The wooden door of the Radio Club slammed behind her with a harsh thud, the echo chasing Yuxin down the empty corridor like a stubborn shadow that refused to leave her alone. Her breath came short, not because she was winded, but because the fire still burned in her chest—an ugly mixture of humiliation, rage, and something she refused to call fear. Her knuckles were still aching from how hard she had clenched her fists, the ghost of Fuuka's cold words hammering inside her skull.

They had no right. No right to drag her in, no right to probe into things she never asked to share. She hated it—the way those seniors acted as if they knew her better than she did, as if they had the authority to name her weaknesses out loud. Yuxin's lips pressed thin, her jaw locked tight.

Her boots struck sharp against the marble floor, the sound ricocheting through the tall hallway windows where morning light poured in. She tried to calm her expression, tried to wipe the scowl from her face, but anger was a stubborn stain—it clung to her eyes, to her shoulders, to the way her stride nearly stormed instead of walked.

And then, at the turn of the corridor, she caught sight of Blanche.

The noble stood with her usual composure, golden hair spilling like molten sunlight against her shoulders, her uniform neat and pressed as though not even sparring could wrinkle her. Even in something as mundane as walking through the academy halls, Blanche carried herself with that impossible dignity, the kind of balance only a noble raised in perfection could manage. Her eyes caught Yuxin's instantly, those pale irises widening just a fraction before softening into recognition.

Blanche raised her hand slightly, the faintest of waves—polite, warm.

"Yuxin. There you are."

The words landed gently, so unlike the barbs she had just endured in the Radio Club. Still, Yuxin forced her face into a mask, the scowl retreating into something unreadable.

"What do you want?"

Her tone was flat, clipped. Too sharp, maybe, but she couldn't help it.

Blanche stepped closer, her stride graceful yet unhurried, as though she already sensed the storm raging beneath Yuxin's surface.

"We just finished training," Blanche said, her voice steady, calm. "The others and I are planning to have lunch together. Go over strategies while we eat. I thought you might want to join us."

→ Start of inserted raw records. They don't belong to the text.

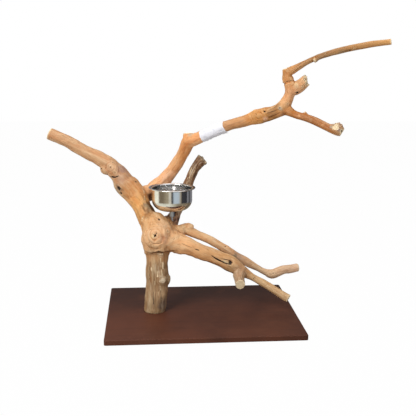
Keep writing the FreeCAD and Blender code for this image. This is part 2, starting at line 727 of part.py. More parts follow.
os.makedirs("parts", exist_ok=True)
for node, item in bodies.items():
    item.Shape.exportStep(f"parts/{node}.step")
    box = item.Shape.BoundBox
    print(f"{node}: {item.Shape.Volume / 1000:.1f} cm3, x {box.XMin:.1f} to {box.XMax:.1f}, "
          f"y {box.YMin:.1f} to {box.YMax:.1f}, z {box.ZMin:.1f} to {box.ZMax:.1f}")
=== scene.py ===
import math

import bmesh
import bpy
import numpy as np
from mathutils import Matrix, Vector, noise
from mathutils.bvhtree import BVHTree


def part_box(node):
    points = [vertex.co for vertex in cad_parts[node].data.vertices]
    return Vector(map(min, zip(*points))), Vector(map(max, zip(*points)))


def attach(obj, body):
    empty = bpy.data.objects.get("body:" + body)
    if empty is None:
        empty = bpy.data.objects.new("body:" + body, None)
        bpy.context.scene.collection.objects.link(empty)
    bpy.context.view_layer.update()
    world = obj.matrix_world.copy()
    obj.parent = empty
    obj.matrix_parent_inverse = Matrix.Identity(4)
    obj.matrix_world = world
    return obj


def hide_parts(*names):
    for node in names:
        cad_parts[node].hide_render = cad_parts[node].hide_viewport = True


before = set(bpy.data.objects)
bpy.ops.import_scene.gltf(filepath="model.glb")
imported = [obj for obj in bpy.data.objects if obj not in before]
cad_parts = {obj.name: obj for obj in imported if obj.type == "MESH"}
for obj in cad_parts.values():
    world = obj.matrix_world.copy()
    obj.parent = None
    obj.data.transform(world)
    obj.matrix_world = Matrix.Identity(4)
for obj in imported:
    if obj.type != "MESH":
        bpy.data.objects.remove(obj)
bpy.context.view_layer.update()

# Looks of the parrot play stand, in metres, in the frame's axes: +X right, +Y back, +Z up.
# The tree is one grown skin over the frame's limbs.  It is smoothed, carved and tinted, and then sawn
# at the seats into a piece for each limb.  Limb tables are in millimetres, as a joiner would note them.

MM = 0.001

# ---------------------------------------------------------------- camera

FRAME_PIXELS = 416
FOCAL_PIXELS = 705.7
SENSOR_WIDTH = 36.0
EYE = Vector((-0.1441, -1.8312, 0.6886))
YAW, PITCH, ROLL = math.radians(5.02), math.radians(12.01), math.radians(-0.42)


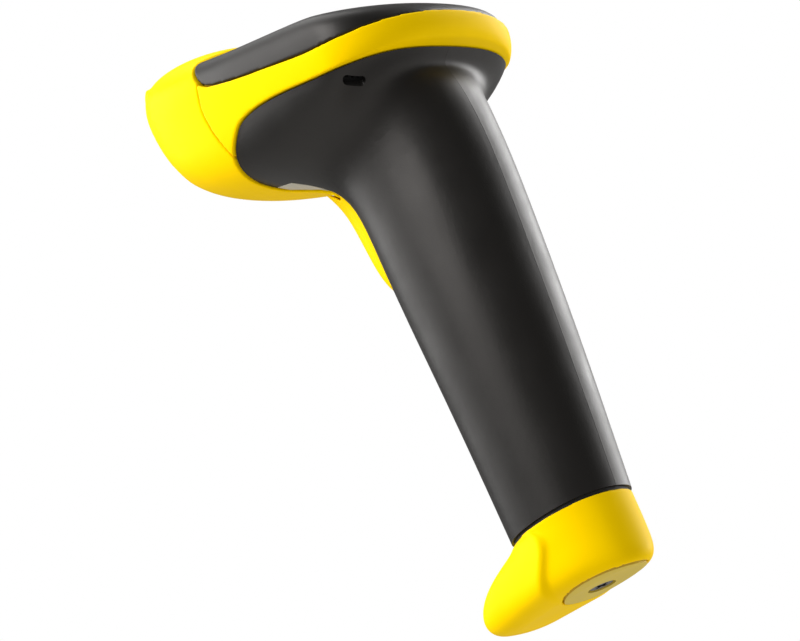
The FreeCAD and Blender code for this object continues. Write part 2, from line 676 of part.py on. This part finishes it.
def engine_chassis():
    """Open-fronted frame that carries the camera barrel, lamps and boards."""
    x0 = ENGINE_X - 14
    body = rounded_box(x0, ENGINE_X, -15, 15, -8, 8, 1.5, Vector(1, 0, 0))
    body = body.cut(box(x0 + 2, ENGINE_X + 1, 7.6, 13.4, -6, 6))
    body = body.cut(box(x0 + 2, ENGINE_X + 1, -13.4, -7.6, -6, 6))
    body = body.cut(rod(5.0, Vector(x0 - 1, 0, 0), Vector(ENGINE_X + 1, 0, 0)))
    for y in (-EAR_Y, EAR_Y):
        ear = rounded_box(x0, x0 + 2, y - 3, y + 3, -4, 4, 1, Vector(1, 0, 0))
        body = body.fuse(ear.cut(rod(1.1, Vector(x0 - 1, y, 0), Vector(x0 + 3, y, 0))))
    return aimed(body)


def camera_barrel():
    x0 = ENGINE_X - 13
    barrel = rod(4.95, Vector(x0, 0, 0), Vector(ENGINE_X - 1, 0, 0))
    barrel = barrel.fuse(rod(4.2, Vector(ENGINE_X - 1, 0, 0), Vector(ENGINE_X + 0.8, 0, 0)))
    barrel = barrel.cut(rod(2.9, Vector(ENGINE_X - 3.4, 0, 0), Vector(ENGINE_X + 1, 0, 0)))
    return aimed(barrel.cut(rod(2.0, Vector(x0 - 1, 0, 0), Vector(ENGINE_X - 3, 0, 0))))


def camera_lens():
    ball = Part.makeSphere(5.0, Vector(ENGINE_X - 6.2, 0, 0))
    lens = rod(2.85, Vector(ENGINE_X - 3.4, 0, 0), Vector(ENGINE_X, 0, 0)).common(ball)
    return aimed(lens)


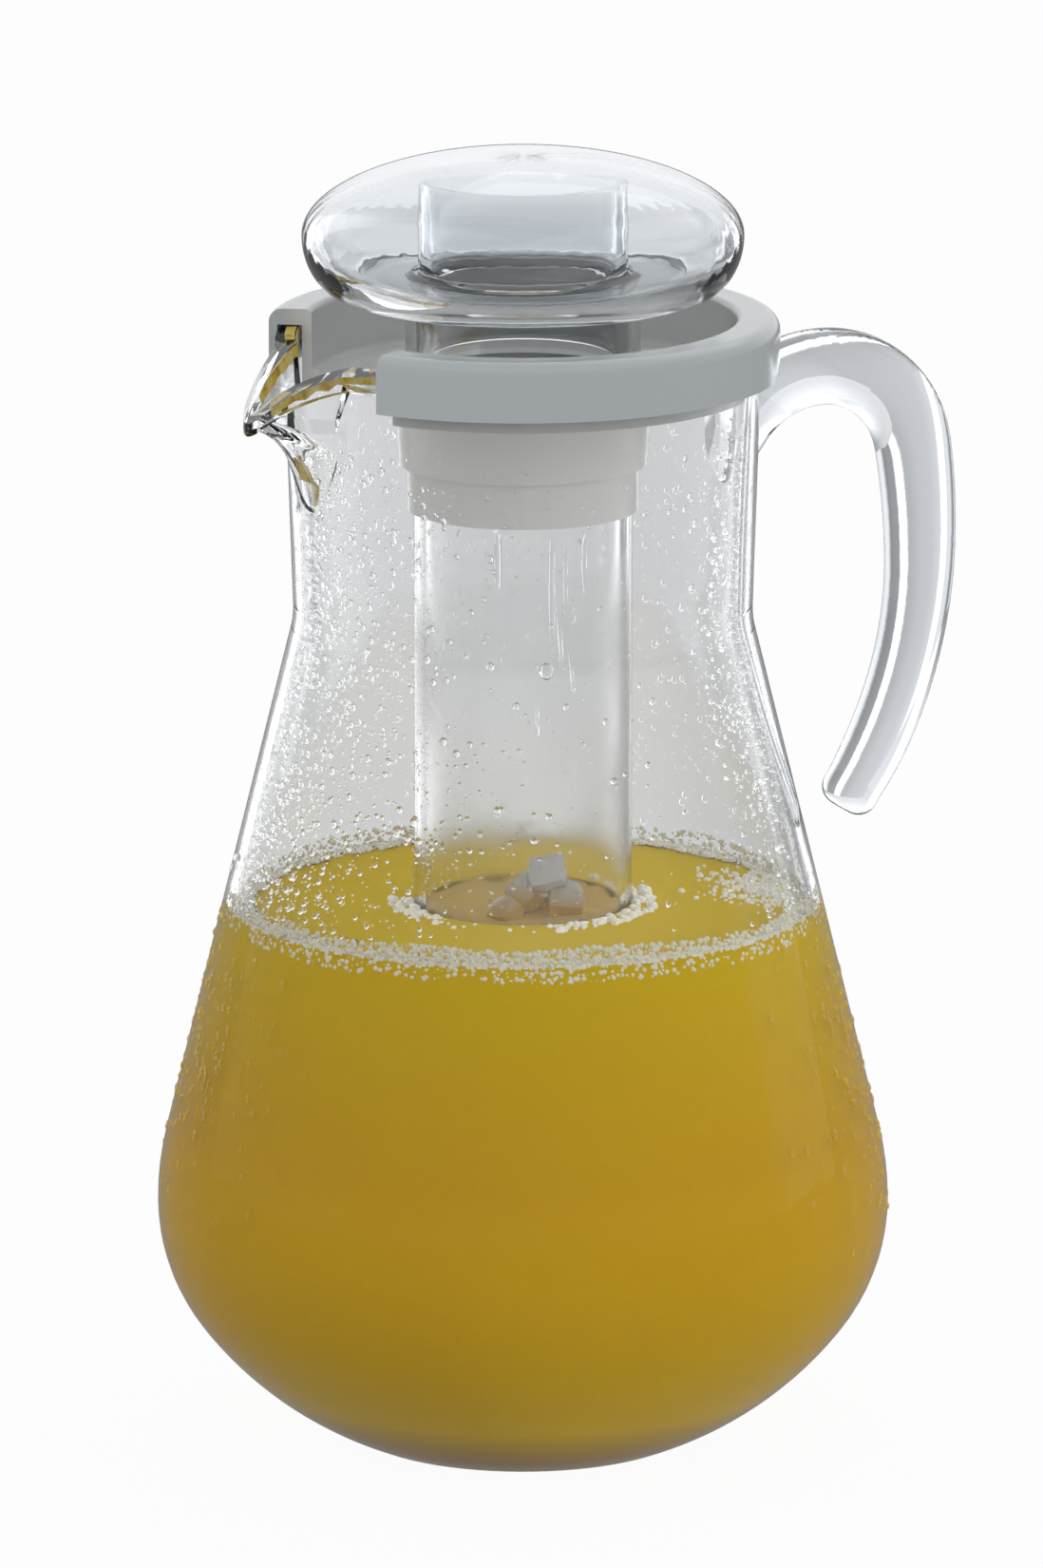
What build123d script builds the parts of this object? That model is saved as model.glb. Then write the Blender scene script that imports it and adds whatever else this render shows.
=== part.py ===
"""Juice jug with an ice tube: a clear pear-shaped jug, a grey collar lid with a stepped socket,
a clear closed tube for ice that hangs in the socket, and a hollow clear mushroom cap.

Millimetres. +Z is up and z = 0 is the table. The axis of the jug is Z, the spout points to -X
and the handle stands out to +X.
"""
import os
from math import asin, atan, cos, degrees, hypot, radians, sin, sqrt, tan

from build123d import *

# Clear jug: the outer skin of the bowl, from the base to the rim
belly_radius = 86.0
belly_z = 56.1
shoulder_arc = 68.0
cone_angle = 13.85
bilge_arc = 46.4
bilge_angle = 37.0
base_arc = 86.8
neck_radius = 55.7
neck_height = 67.12
waist_inset = 2.2
waist_round = 20.0
wall = 3.0
floor_wall = 4.0
foot_round = 2.0

# Bead round the rim, which the lid's skirt hides
bead_reach = 1.9
bead_height = 4.6
bead_round = 1.2

# Spout: a beak pulled out of the neck, with a thick band along its lip
spout_keel_drop = 34.8
spout_keel_arc = 18.5
spout_keel_foot_angle = 13.3
spout_keel_foot_lead = 8.0
spout_keel_end_angle = 72.0
spout_trough_end_angle = 78.0
spout_apex_gap = 3.3
spout_slope = 0.76
spout_flare_slope = 1.0
spout_flare_reach = 4.1
spout_depth = 15.0
lip_tip_reach = 14.0
lip_plan_slope = 1.02
lip_band_height = 4.2
lip_band_tip_height = 3.0
lip_tip_round = 9.0
lip_drop = 15.8
lip_run = 28.7

# Handle: one solid bar, rooted at the neck and free at its lower end
handle_top_drop = 14.3
handle_top_reach = 23.0
handle_root_arc = 30.0
handle_bend_arc = 24.4
handle_bend_angle = 81.0
handle_back_arc = 160.0
handle_belly_arc = 101.0
handle_belly_angle = 33.0
handle_bar_radius = 9.1
handle_tip_radius = 6.9
handle_root_half_height = 10.6
handle_root_half_width = 12.5
handle_root_lead = 13.0
handle_tip_length = 7.4
handle_tip_round = 4.5
bond_gap = 0.1

# Lid: a collar over the rim, a dish inside it, and a stepped socket for the tube
collar_reach = 4.0
collar_height = 13.5
collar_top_web = 3.8
collar_skirt = 2.0
collar_round = 3.2
collar_inset = 6.1
dish_depth = 14.8
dish_floor = 2.4
dish_round = 1.5
socket_wall = 1.3
socket_top_wall = 2.4
socket_depth = 17.0
guide_depth = 10.8
guide_wall = 1.3
ledge_web = 1.5
pour_half_angle = 31.8
pour_inner_gap = 3.8
pour_corner_round = 5.0

# Ice tube
tube_radius = 25.5
tube_wall = 2.6
tube_bottom_z = 38.0
tube_bottom_wall = 3.0
tube_bottom_round = 9.0
head_radius = 27.4
head_wall = 2.4
head_stand = 4.7
head_bore_depth = 17.0

# Soft ring between the tube's shoulder and the socket's ledge
gasket_height = 1.3

# Cap: a dome shell closed below by a disc that carries the plug
cap_radius = 51.3
cap_dome_height = 19.1
cap_lower_height = 14.0
cap_foot_radius = 40.5
cap_wall = 3.4
cap_disc_wall = 3.0
cap_disc_land = 2.2
plug_depth = 15.0
plug_wall = 2.8
plug_well_wall = 2.0
plug_well_height = 26.0
plug_round = 1.1

# Clearances
seat_gap = 0.3
lid_play = 0.4
tube_play = 0.3
plug_play = 0.35
overrun = 20.0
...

Yuxin's chest tightened. The invitation was harmless, even thoughtful, but right now it grated against her raw nerves. The thought of sitting at a table of listening, of talking, of pretending she wasn't still burning inside was unbearable. She tilted her head away, eyes narrowing faintly.

"Not today. I'm not in the mood."

Blanche's brows drew together, faint but visible, the kind of crease that only appeared when something truly unsettled her. She didn't press. She didn't question. She simply stood there, watching Yuxin's back as she turned to walk away.

And then—

"Yuxin."

The single word froze her steps. She looked over her shoulder, her dark hair falling in loose strands across her cheek. Blanche stood still, her hands folded lightly in front of her, her gaze carrying that unshaken steadiness nobles were trained to wield, but beneath it—yes, Yuxin could see it—concern flickered.

Blanche let a breath pass before she spoke again, softer this time.

"Stay well. Please."

The words were simple. Too simple. And yet they pierced through the noise that had been tearing Yuxin apart since she left that suffocating room. For a fleeting second, something in her chest loosened.

She blinked, looked away quickly, and let out a quiet breath she didn't want Blanche to hear.

"…Yeah. I will."

Her answer was curt, stripped of warmth, but her shoulders had eased, just slightly. Without another glance, she continued down the hall, heading toward the sanctuary of her dormitory, leaving Blanche alone with the silence she left behind.

But as Yuxin walked, the echo of Blanche's words lingered—not heavy like chains, not sharp like a blade. Just a quiet reminder that someone was watching. Someone cared.

And though she would never admit it, that reminder made the fire inside her a little easier to carry.